Your objective ->
Copy out exactly every line from the line containing "Turn this picture" until the records below end, inclusive of both boundary lines.
------ Listing ------
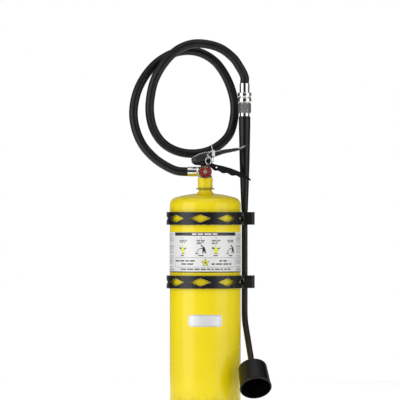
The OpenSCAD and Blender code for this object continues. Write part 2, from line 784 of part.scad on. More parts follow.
module tube_along(line, r, sides, side_of) {
    rings = len(line);
    points = [for (i = [0 : rings - 1]) each ring_points(line, i, r, sides, side_of)];
    walls = [for (i = [0 : rings - 2], k = [0 : sides - 1]) let(n = (k + 1) % sides)
        [i * sides + k, (i + 1) * sides + k, (i + 1) * sides + n, i * sides + n]];
    polyhedron(points, concat([[for (k = [0 : sides - 1]) k]], walls,
        [[for (k = [0 : sides - 1]) rings * sides - 1 - k]]));
}

module discharge_hose() {
    color("#1c1c1e") tube_along(hose_line(), hose_d / 2, 12, [0, 1, 0]);
}

// Moves the children onto the wand's vertical axis.
module on_wand() {
    translate([wand_x, wand_y, 0]) children();
}

module wand_end_ferrule() {
    pocket_r = hose_d / 2 + seat;
    h = wand_ferrule_top - wand_ferrule_bottom;
    color("gainsboro") on_wand() translate([0, 0, wand_ferrule_bottom]) difference() {
        cylinder(r = pocket_r + wand_ferrule_wall, h = h);
        translate([0, 0, h - hose_grip_l]) cylinder(r = pocket_r, h = hose_grip_l + 1);
        translate([0, 0, -1]) cylinder(r = outlet_r, h = h);
    }
}

// The body turns the wand about a hollow spigot that reaches down into the nut.
module swivel_body() {
    top = wand_ferrule_bottom - seat;
    r = 19.8;
    color("gainsboro") on_wand() difference() {
        union() {
            translate([0, 0, swivel_bottom + 4.5]) cylinder(r = r, h = top - swivel_bottom - 5.7);
            translate([0, 0, top - 1.2]) cylinder(r1 = r, r2 = r - 1.2, h = 1.2);
            translate([0, 0, swivel_bottom]) cylinder(r1 = 13.6, r2 = 17.4, h = 4.5);
            translate([0, 0, swivel_bottom - spigot_l]) cylinder(r = spigot_r, h = spigot_l + 1);
        }
        translate([0, 0, (top + swivel_bottom) / 2 + 2]) torus(r + 2.2, 4.4);
        translate([0, 0, swivel_bottom - spigot_l - 1]) cylinder(r = outlet_r, h = through);
    }
}

module swivel_nut() {
    chamfer = 2.4;
    h = swivel_bottom - nut_bottom - seat;
    r = 18.65;
    color("darkgray") on_wand() translate([0, 0, nut_bottom]) difference() {
        intersection() {
            cylinder(r = r, h = h, $fn = 6);
            rotate_extrude() polygon([
                [0, 0], [r - chamfer, 0], [r, chamfer * 0.6], [r, h - chamfer * 0.6], [r - chamfer, h], [0, h]
            ]);
        }
        translate([0, 0, h - spigot_l - seat]) cylinder(r = spigot_r + running, h = spigot_l + 1);
        translate([0, 0, -1]) cylinder(r = spigot_r + seat, h = nut_thread_l + 1);
        translate([0, 0, -1]) cylinder(r = outlet_r, h = h + 2);
    }
}

module wand_adapter() {
    low = grip_top - adapter_l;
    color("gainsboro") on_wand() difference() {
        union() {
            translate([0, 0, grip_top + seat]) cylinder(r = 14.2, h = nut_bottom - grip_top - 2 * seat);
            translate([0, 0, low]) cylinder(r = tube_r + adapter_wall, h = adapter_l + 1);
            translate([0, 0, nut_bottom - 1]) cylinder(r = spigot_r, h = nut_thread_l + 1 - seat);
        }
        translate([0, 0, low - 1]) cylinder(r = tube_r + seat, h = adapter_l - 4);
        translate([0, 0, low]) cylinder(r = outlet_r - 0.4, h = through);
    }
}

module wand_grip() {
    lip = 3;
    middle_r = (grip_waist_r + grip_top_d / 2) / 2;
    color("#1a1a1c") on_wand() rotate_extrude() difference() {
        polygon([
            [0, grip_bottom], [grip_end_r - 1, grip_bottom], [grip_end_r, grip_bottom + 2],
            [grip_end_r + 1, grip_bottom + 30], [grip_waist_r, grip_waist],
            [middle_r, (grip_waist + grip_top) / 2 - 30], [grip_top_d / 2 - 1, grip_top - 70],
            [grip_top_d / 2, grip_top - 20], [grip_top_d / 2, grip_top - lip], [grip_top_d / 2 - lip / 2, grip_top],
            [0, grip_top]
        ]);
        translate([0, grip_bottom - 1]) square([tube_r + seat, big]);
        translate([0, grip_top - adapter_l - seat]) square([tube_r + adapter_wall + seat, big]);
    }
}

// Along the bent tube: children are placed at the bend's far end, with +Z pointing back up the tube.
module past_bend(distance) {
    on_wand() rotate([0, 0, wand_heading]) translate([0, 0, bend_corner_z]) rotate([0, -wand_bend, 0])
        translate([0, 0, -distance]) children();
}

module wand_tube() {
    tangent = wand_bend_r * tan(wand_bend / 2);
    bend_top_z = bend_corner_z + tangent;
    bore_r = tube_r - tube_wall;
    color("#1a1a1c") on_wand() rotate([0, 0, wand_heading]) translate([wand_bend_r, 0, bend_top_z])
        rotate([-90, 0, 180]) union() {
            translate([wand_bend_r, 0, 0]) rotate([90, 0, 0]) ring(bore_r, tube_r, grip_top - 6 - bend_top_z);
            rotate_extrude(angle = wand_bend) translate([wand_bend_r, 0]) difference() {
                circle(r = tube_r);
                circle(r = bore_r);
            }
            rotate([0, 0, wand_bend]) translate([wand_bend_r, 0, 0]) rotate([-90, 0, 0])
                ring(bore_r, tube_r, bell_drop - socket_floor - tangent);
        }
}

module bell_socket() {
    bore_r = tube_r - tube_wall;
    color("#151516") past_bend(bell_drop) difference() {
        union() {
            translate([0, 0, seat]) cylinder(r1 = tube_r + 6.3, r2 = tube_r + 3.3, h = socket_l);
            translate([0, 0, -bell_wall - 1]) cylinder(r = socket_spigot_r, h = bell_wall + 2);
            translate([0, 0, -bell_wall - seat - 3]) cylinder(r = socket_rim_r, h = 3);
        }
        translate([0, 0, socket_floor - seat]) cylinder(r = tube_r + seat, h = socket_l + 1);
        translate([0, 0, -through / 2]) cylinder(r = bore_r, h = through);
    }
}

module applicator_bell() {
    edge = 5;
    edge_in = edge - bell_wall;
    bead = 2;
    inner_mouth_r = bell_mouth_r - bell_wall;
    color("#131314") past_bend(bell_drop) rotate_extrude() polygon(concat(
        [[socket_spigot_r + seat, 0]],
        arc([bell_top_r - edge, -edge], edge, 90, 0, 6),
        [[bell_mouth_r, -bell_l + 3 * bead]],
        arc([bell_mouth_r - 0.4, -bell_l + bead], bead, 50, -90, 6),
        [[inner_mouth_r, -bell_l]],
        arc([bell_top_r - bell_wall - edge_in, -bell_wall - edge_in], edge_in, 0, 90, 4),
        [[socket_spigot_r + seat, -bell_wall]]
    ));
}

cylinder_shell();
foot_ring();
neck_collar();
service_collar();
powder_charge();
instruction_label();
nameplate();
band(upper_band_z);  // upper_band
band(lower_band_z);  // lower_band
wand_hook(upper_band_z);  // upper_wand_hook
wand_hook(lower_band_z);  // lower_wand_hook
hook_rivets();
band_bolts();
band_nuts();
valve_body();
neck_seal();
siphon_adapter();
siphon_tube();
valve_stem();
stem_seal();
stem_spring();
gauge_case();
gauge_dial();
gauge_needle();
gauge_needle_post();
gauge_lens();
carry_handle();
handle_rivets();
operating_lever();
lever_pivot_pin();
safety_pin();
pull_ring();
tamper_seal();
outlet_nut();
valve_end_ferrule();
discharge_hose();
wand_end_ferrule();
swivel_body();
swivel_nut();
wand_adapter();
wand_grip();
wand_tube();
bell_socket();
applicator_bell();
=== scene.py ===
"""Dry powder fire extinguisher with a looped hose and a wand: the finished look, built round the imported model."""
import logging
import math
import random
from dataclasses import dataclass
from enum import Enum
from typing import Callable, ClassVar, Iterable, Sequence, Union

import bmesh
import bpy
from bpy.types import ID, Material, NodeSocket, Object
from mathutils import Matrix, Vector


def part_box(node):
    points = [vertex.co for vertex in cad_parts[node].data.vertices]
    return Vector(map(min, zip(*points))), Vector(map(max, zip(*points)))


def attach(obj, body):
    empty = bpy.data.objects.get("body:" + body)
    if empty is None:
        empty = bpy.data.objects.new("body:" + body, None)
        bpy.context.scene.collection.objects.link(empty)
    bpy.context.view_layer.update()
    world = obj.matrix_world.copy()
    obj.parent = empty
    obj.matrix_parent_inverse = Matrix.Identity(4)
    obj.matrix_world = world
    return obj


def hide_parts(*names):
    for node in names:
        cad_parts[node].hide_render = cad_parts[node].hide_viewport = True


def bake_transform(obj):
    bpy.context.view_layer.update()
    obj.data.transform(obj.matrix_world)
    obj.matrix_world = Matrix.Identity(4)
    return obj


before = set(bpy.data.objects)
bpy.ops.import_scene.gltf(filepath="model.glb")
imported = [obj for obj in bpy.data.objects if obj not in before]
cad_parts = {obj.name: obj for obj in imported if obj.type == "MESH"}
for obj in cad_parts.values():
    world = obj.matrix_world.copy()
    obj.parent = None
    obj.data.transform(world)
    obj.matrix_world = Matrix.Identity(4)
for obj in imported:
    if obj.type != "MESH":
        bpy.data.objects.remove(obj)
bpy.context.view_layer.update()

LOG = logging.getLogger("extinguisher")
MM = 0.001

Colour = tuple[float, float, float]
Point = tuple[float, float, float]
Flat = tuple[float, float]
Numbers = tuple[float, ...]
Value = Union["Wire", float, int, tuple]

# Scales of the place before a noise is read, so that its lumps run up and down.
DRIPPED = (1.0, 1.0, 0.22)
WIPED = (1.0, 1.0, 0.2)
STREAKED = (1.0, 1.0, 0.12)
# From 1 - cosine of an edge's turn: where an edge starts to show, and where it shows in full.
EDGE_TURN = (0.01, 0.12)
# The near-white that the sharp edges of plated metal are lightened to: a painted glint.
EDGE_GLINT = (0.9, 0.9, 0.89)
DIRT = (0.12, 0.095, 0.03)
# The width of the flat strips that artwork is cut into before it is laid on the cylinder.
LABEL_STRIP = 3 * MM


# --- shader expressions


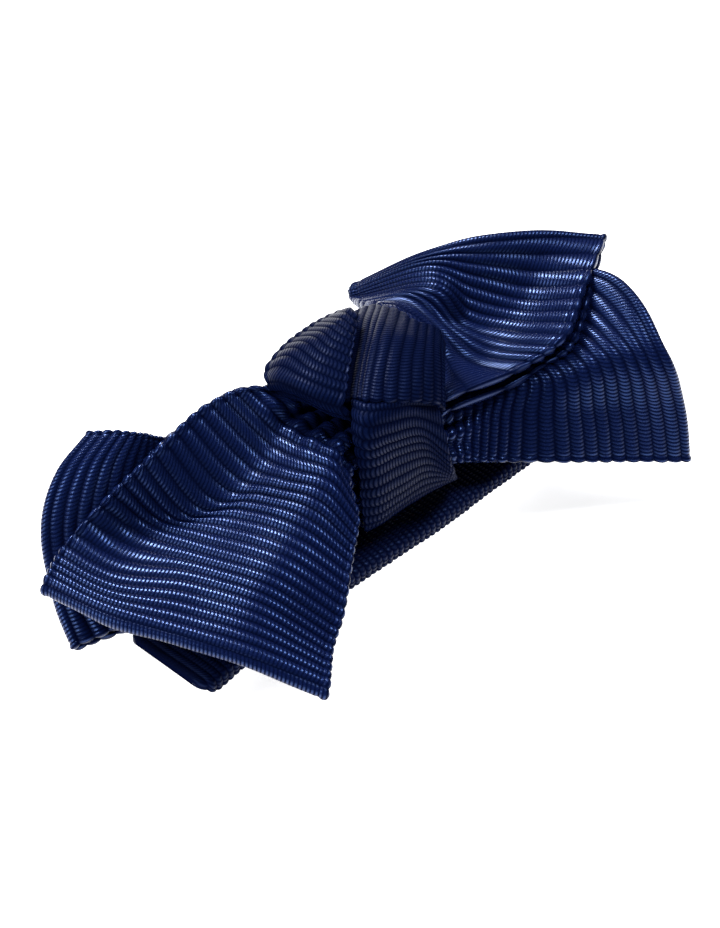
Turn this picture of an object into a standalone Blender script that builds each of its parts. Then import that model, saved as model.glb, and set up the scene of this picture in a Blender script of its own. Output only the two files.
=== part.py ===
------
Complete output ->
Turn this picture of an object into a standalone Blender script that builds each of its parts. Then import that model, saved as model.glb, and set up the scene of this picture in a Blender script of its own. Output only the two files.
=== part.py ===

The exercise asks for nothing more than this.